1. Here is the link to the student survey (NZ) I have started - which combines e-learning with pedagogical practices. You are invited to add to this Google doc.

2. Also, take a look at the attached Becta rubrics (UK) on Learning and Assessment (below)...and maybe these can be mashed together? 

Becta Learning quidelines Becta assessment guidelines

Designing and Developing Digital Outcomes and Computational Thinking Progress Outcomes


Moving forward in time, in 2019 we have progress outcomes for Digital Technologies and Hangarau Matihiko, that serve as exemplars and snapshots to help teachers teach about computers, computer science, computational thinking and design at different levels and stages of the Curriculum.

CT: Progress outcomes, exemplars, and snapshots

DDDO: Progress outcomes, exemplars, and snapshots

Image courtesy of Wesley Fryer (Flikr).


  • Allanah King

    A great summary of thoughts Tessa.

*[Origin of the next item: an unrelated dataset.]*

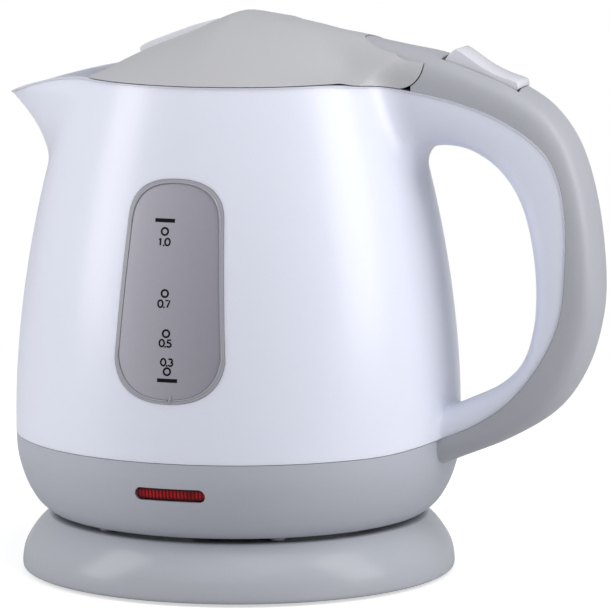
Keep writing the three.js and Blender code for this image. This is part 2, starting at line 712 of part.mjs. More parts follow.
function switchHousing() {
  const box = block([79.5, -7.5, 151.6], [97, 7.5, 155]);
  const cheeks = [-1, 1].map((side) => {
    const y = side * 8.25;
    return block([83.4, y - 0.55, 151.5], [90.6, y + 0.55, 166.4]);
  });
  const arms = block([84, -8.8, 151.5], [90, 8.8, 153.5]);
  const bore = pinAcross(1.3, ROCKER_PIVOT.toArray(), -12, 12);
  const leverBlocks = [-1, 1].map((side) => {
    const y = side * 6;
    return block([89.6, y - 1, 153], [94.4, y + 1, 158.4]);
  });
  const leverBore = pinAcross(1, LEVER_PIVOT.toArray(), -12, 12);
  return cut(join(box, ...cheeks, arms, ...leverBlocks), bore, leverBore);
}

// The lever balances on its pin: a weight at its outer end makes up for the long arm under the rocker
function tripLever() {
  const shape = outline([[80.4, 156.2], [91, 155.4], [99.1, 155.4], [99.1, 160.2], [94.8, 160.2], [94.8, 158],
    [91, 158], [80.4, 157.4]]);
  return across(shape, -4.4, 4.4).add(pinAcross(0.9, LEVER_PIVOT.toArray(), -6.9, 6.9));
}

function steamDisc() {
  return bimetalDisc().rotate([0, 90, 0]).translate([72, 0, 157]);
}

function leadPath(y) {
  return [[87, y, 150.2], [89, y, 148.4], [98, y, 145.8], [106, y, 138.2], [111.4, y, 126], [114, y, 110],
    [113.8, y, 92], [110.2, y, 76], [101.6, y, 64.2], [90, y, 57], [81, y, 53.9], [75.6, y, 51.6],
    [70.4, y, 48.4], [66.4, y, 44], [58, y, 42], [38, y, 42], [21.6, y, 42]];
}

const pieces = [];

function add(name, body, material) {
  pieces.push(mesh(name, body, material));
}

add("stand_shell", standShell(), standGrey);
add("stand_bottom_plate", standBottomPlate(), grey);
add("stand_connector", standConnector(), black);
add("stand_contact_pin", disc(1.7, 14.3, 29, 0, 0, 12), brass);
add("stand_contact_ring", ring(5.6, 6.8, 14.3, 29, 16), brass);
add("cord_gland", cordGland(), rubber);
footSpots().forEach((spot, i) => add(`stand_foot_${i + 1}`, standFoot(spot), rubber));
standScrewSpots().forEach((spot, i) => {
  add(`stand_screw_${i + 1}`, screwUp(spot, 0.4, 2.8, 1.1, 1.2, 9), steel);
});

const socketWell = disc(POST_RADIUS + 0.8, 10, 33.2, 0, 0, 28);
add("connector_socket", cut(disc(17, 19.8, 36.2, 0, 0, 28), socketWell), black);
add("jug_body", jugBody(), white);
add("lower_casing", lowerCasing(), grey);
add("jug_bottom_plate", jugBottomPlate(), grey);
add("clamp_ring", clampRing(), black);
add("element_plate", elementPlate(), steel);
add("plate_seal", ring(61.4, 67.2, 52.7, 53.7, HIDDEN_STEPS), rubber);
add("heat_spreader", disc(48, 52.7, 55.9, 0, 0, HIDDEN_STEPS), aluminium);
add("heating_element", heatingElement(), steel);
add("control_housing", controlHousing(), black);
add("boil_dry_disc", bimetalDisc().translate([0, 0, 51]), steel);
add("lamp_holder", lampHolder(), black);
add("neon_lamp", neonLamp(), glass);
add("indicator_lens", indicatorLens(), red);
add("gauge_bezel", gaugeBezel(), grey);
add("gauge_window", gaugeWindow(), smoked);
add("filter_frame", filterFrame(), grey);
add("filter_net", filterNet(), steel);
add("handle_cover", handleCover(), grey);
add("switch_housing", switchHousing(), black);
add("steam_disc", steamDisc(), steel);
add("lid_hinge_pin", pinAcross(1.3, HINGE.toArray(), -9.8, 9.8), steel);
add("rocker_pin", pinAcross(1, ROCKER_PIVOT.toArray(), -8.8, 8.8), steel);
add("rocker_button", rockerButton(), handleWhite);
add("trip_lever", tripLever(), amber);
add("lid_shell", lidShell(), grey);
add("lid_liner", lidLiner(), grey);
add("lid_tab", lidTab(), handleWhite);
lidScrewSpots.forEach((spot, i) => add(`lid_screw_${i + 1}`, lidScrew(spot), steel));
casingScrewSpots().forEach((spot, i) => {
  add(`casing_screw_${i + 1}`, screwUp(spot, 19.9, 2.8, 1.1, 1.2, 11), steel);
});
[-3, 3].forEach((y, i) => add(`switch_lead_${i + 1}`, wire(leadPath(y), 1.1), i ? red : black));

const kettle = new THREE.Group();
kettle.add(...pieces);
kettle.position.x = AXIS_X;

export default kettle;
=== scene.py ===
# Electric kettle: a white plastic jug with a grey lid, handle cover and casing, on a round grey stand.
# Lengths are in millimetres round the jug's own axis, with +X to the handle and -Y to the water gauge.
import math

import bmesh
import bpy
import numpy as np
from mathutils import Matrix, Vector


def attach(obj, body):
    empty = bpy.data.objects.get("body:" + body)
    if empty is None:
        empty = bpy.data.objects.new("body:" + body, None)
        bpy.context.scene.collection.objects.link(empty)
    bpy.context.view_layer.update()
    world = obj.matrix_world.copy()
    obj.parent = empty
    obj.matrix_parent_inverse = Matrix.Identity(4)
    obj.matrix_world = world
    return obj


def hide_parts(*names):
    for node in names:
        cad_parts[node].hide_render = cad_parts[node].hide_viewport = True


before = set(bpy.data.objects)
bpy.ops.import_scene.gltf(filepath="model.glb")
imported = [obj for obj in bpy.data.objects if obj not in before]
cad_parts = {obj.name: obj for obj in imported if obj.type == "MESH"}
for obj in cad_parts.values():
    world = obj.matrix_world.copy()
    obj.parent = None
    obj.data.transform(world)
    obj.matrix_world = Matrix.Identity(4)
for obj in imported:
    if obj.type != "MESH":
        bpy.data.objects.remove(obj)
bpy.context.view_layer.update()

# Camera. It stands 1.8 m away with a long lens, a little above the kettle and turned towards the handle.
# The kettle's axis sits left of the middle and a little high, so the camera is turned and tipped to suit.
AXIS_X = -22.8
FOCAL_PIXELS = 5369.4
FRAME_HEIGHT = 611
FRAME_MIDDLE = (305.0, 305.5)
TARGET_PIXEL = (237.93, 285.75)
SENSOR_WIDTH = 36
camera_data = bpy.data.cameras.new("camera")
camera_data.sensor_width = SENSOR_WIDTH
camera_data.lens = FOCAL_PIXELS * SENSOR_WIDTH / FRAME_HEIGHT
camera = bpy.data.objects.new("camera", camera_data)
bpy.context.scene.collection.objects.link(camera)
azimuth, elevation, distance = math.radians(19), 0.14015, 1.8
target = Vector((AXIS_X / 1000, 0, 0.095))
back = Vector((
    math.sin(azimuth) * math.cos(elevation),
    -math.cos(azimuth) * math.cos(elevation),
    math.sin(elevation),
))
camera.location = target + distance * back
turn = math.atan((FRAME_MIDDLE[0] - TARGET_PIXEL[0]) / FOCAL_PIXELS)
tip = elevation - math.atan((TARGET_PIXEL[1] - FRAME_MIDDLE[1]) / FOCAL_PIXELS)
camera.rotation_euler = (math.pi / 2 - tip, 0, azimuth - turn)
bpy.context.scene.camera = camera

# Floor. A wide pale paper sheet, seen as white away from the kettle and with its soft shadow close to it.
# Only camera and transmitted rays see the white; all others meet a plain pale surface.
FLOOR_SIZE = 12
bpy.ops.mesh.primitive_plane_add(size=FLOOR_SIZE, location=(0, 0, -0.0004))
floor = bpy.context.object
floor.name = "floor"
paper = bpy.data.materials.new("white_paper")
paper.use_nodes = True
tree = paper.node_tree
tree.nodes.clear()
result = tree.nodes.new("ShaderNodeOutputMaterial")
matt = tree.nodes.new("ShaderNodeBsdfDiffuse")
matt.inputs["Color"].default_value = (0.6, 0.6, 0.6, 1)
bright = tree.nodes.new("ShaderNodeEmission")
bright.inputs["Color"].default_value = (1, 1, 1, 1)
lifted = tree.nodes.new("ShaderNodeEmission")
lifted.inputs["Strength"].default_value = 0.6
shaded = tree.nodes.new("ShaderNodeAddShader")
tree.links.new(matt.outputs[0], shaded.inputs[0])
tree.links.new(lifted.outputs[0], shaded.inputs[1])
place = tree.nodes.new("ShaderNodeTexCoord")
reach = tree.nodes.new("ShaderNodeVectorMath")
reach.operation = "LENGTH"
tree.links.new(place.outputs["Object"], reach.inputs[0])
fade = tree.nodes.new("ShaderNodeMapRange")
fade.interpolation_type = "SMOOTHSTEP"
fade.inputs["From Min"].default_value = 0.14
fade.inputs["From Max"].default_value = 0.5
tree.links.new(reach.outputs["Value"], fade.inputs["Value"])
seen = tree.nodes.new("ShaderNodeMixShader")
tree.links.new(fade.outputs[0], seen.inputs["Fac"])
tree.links.new(shaded.outputs[0], seen.inputs[1])
tree.links.new(bright.outputs[0], seen.inputs[2])
rays = tree.nodes.new("ShaderNodeLightPath")
first = tree.nodes.new("ShaderNodeMath")
first.operation = "MAXIMUM"
tree.links.new(rays.outputs["Is Camera Ray"], first.inputs[0])
tree.links.new(rays.outputs["Is Transmission Ray"], first.inputs[1])
pick = tree.nodes.new("ShaderNodeMixShader")
tree.links.new(first.outputs[0], pick.inputs["Fac"])
tree.links.new(matt.outputs[0], pick.inputs[1])
tree.links.new(seen.outputs[0], pick.inputs[2])
tree.links.new(pick.outputs[0], result.inputs["Surface"])
floor.data.materials.append(paper)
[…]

Sadly we have lost Kellie to the Australian brain drain!

  • Tessa Gray

    Thanks Allanah, and boohoo for losing Kellie, as least we'll have her online! Undecided

  • Kelliem

    Big thanks to Bec Power for sending me this link -Hi all from sunny Qld!

    This is so true. The checklist is too narrow for the range and capability of todays platforms. They will lead to small skill sets- which may be a good way to introduce at a junior level but would need to be opened out to using and developing skills very early on.

    The appropriation and invention satges for teachers and students alike are the goalposts. Does that mean though, to appropriate and become inventive in an online tool, we need to look at the 'Mother tounge' theory of Dorothy Burt -developing competencies progressivley in a few well chosen tools to build ability and then scaffold transferring that knowledge?

  • Tessa Gray

    Hello and welcome back Kellie!

    I'm glad its sunny in Queensland, a bit wet, stormy here in NZ today! Great comment too. You might like to add your thoughts to this current conversation in Enabling e-Learning: ICT school guidelines, where community members are also debating the merits of ICT skills checklist - as well as sharing competency type rubrics for e-learning.

    Enjoy the thread and enjoy Aussie!

  • Allanah King

    Six C Fullan.jpg

    I am thinking of Fullan's Six C's- how might we best develop these would be a good place to base our thinking around the 21st century skills we need to develop.